• Exercise goal: Pick out and copy every line below that has the word "bodies".
══ Dataset extract
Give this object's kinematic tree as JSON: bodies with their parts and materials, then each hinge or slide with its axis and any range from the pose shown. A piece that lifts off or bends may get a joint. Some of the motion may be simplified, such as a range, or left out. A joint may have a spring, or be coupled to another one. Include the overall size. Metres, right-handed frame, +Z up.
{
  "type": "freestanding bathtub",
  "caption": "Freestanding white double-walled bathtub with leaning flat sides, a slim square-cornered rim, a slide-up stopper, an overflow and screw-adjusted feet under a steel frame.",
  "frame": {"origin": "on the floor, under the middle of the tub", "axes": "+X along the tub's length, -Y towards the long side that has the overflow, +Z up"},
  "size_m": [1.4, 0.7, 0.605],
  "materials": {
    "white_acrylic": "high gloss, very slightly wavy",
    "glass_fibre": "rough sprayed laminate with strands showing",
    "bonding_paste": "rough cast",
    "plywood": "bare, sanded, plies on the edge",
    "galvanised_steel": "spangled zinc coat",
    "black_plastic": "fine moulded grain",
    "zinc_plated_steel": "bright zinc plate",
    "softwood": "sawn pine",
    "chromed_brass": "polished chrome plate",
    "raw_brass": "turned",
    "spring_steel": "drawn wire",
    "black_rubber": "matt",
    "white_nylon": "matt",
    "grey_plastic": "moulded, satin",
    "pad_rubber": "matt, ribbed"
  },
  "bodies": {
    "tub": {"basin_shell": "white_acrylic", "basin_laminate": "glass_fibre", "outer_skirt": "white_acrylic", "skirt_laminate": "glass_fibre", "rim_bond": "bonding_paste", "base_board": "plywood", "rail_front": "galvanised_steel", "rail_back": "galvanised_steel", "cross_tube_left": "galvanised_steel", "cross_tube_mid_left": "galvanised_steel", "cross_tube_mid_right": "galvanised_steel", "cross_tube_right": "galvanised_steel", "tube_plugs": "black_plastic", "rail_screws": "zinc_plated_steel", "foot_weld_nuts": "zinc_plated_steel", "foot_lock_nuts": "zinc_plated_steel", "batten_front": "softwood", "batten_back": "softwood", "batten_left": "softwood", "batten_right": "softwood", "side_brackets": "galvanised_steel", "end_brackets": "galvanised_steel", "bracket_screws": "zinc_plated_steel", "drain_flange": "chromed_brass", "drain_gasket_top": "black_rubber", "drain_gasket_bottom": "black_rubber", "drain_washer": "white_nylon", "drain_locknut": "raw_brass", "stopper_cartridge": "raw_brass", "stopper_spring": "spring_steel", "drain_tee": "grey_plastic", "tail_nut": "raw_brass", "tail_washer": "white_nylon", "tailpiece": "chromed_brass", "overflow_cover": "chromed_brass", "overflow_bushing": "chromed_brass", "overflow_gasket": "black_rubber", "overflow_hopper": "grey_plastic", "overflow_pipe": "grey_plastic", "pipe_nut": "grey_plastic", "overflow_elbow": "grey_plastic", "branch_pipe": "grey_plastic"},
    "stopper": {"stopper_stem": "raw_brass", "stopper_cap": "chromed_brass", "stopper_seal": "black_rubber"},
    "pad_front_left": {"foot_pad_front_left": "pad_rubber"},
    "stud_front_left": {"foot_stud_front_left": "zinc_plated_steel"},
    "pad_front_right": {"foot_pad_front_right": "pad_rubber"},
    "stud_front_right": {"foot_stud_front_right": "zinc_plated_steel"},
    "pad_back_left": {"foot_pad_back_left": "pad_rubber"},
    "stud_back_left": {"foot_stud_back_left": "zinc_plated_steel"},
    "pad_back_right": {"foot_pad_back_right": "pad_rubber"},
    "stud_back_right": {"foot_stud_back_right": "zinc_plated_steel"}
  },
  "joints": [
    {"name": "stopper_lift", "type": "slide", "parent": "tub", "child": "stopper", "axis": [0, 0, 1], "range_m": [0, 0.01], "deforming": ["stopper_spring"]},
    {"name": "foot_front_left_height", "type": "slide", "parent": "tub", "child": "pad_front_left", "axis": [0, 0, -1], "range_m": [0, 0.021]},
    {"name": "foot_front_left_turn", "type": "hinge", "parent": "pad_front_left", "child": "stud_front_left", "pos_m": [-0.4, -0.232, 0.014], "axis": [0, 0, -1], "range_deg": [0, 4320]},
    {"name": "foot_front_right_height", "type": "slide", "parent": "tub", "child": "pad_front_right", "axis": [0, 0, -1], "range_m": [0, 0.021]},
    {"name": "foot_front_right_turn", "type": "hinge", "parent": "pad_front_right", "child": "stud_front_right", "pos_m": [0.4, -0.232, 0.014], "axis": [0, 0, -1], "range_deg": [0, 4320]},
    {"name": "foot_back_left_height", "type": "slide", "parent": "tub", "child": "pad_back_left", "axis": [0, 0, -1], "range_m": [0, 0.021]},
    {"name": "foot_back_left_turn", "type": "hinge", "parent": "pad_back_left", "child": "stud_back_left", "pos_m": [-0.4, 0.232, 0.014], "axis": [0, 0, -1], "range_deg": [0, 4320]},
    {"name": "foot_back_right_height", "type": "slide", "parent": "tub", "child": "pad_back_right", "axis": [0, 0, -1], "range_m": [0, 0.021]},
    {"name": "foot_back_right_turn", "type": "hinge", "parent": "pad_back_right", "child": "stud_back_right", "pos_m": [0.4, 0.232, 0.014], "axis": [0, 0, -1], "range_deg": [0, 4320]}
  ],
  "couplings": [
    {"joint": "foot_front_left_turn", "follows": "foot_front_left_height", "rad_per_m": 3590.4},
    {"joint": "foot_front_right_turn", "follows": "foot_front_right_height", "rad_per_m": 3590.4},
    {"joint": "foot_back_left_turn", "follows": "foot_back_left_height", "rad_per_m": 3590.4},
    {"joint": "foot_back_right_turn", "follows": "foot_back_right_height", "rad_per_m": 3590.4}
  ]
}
════
• Response below:
Give this object's kinematic tree as JSON: bodies with their parts and materials, then each hinge or slide with its axis and any range from the pose shown. A piece that lifts off or bends may get a joint. Some of the motion may be simplified, such as a range, or left out. A joint may have a spring, or be coupled to another one. Include the overall size. Metres, right-handed frame, +Z up.
  "bodies": {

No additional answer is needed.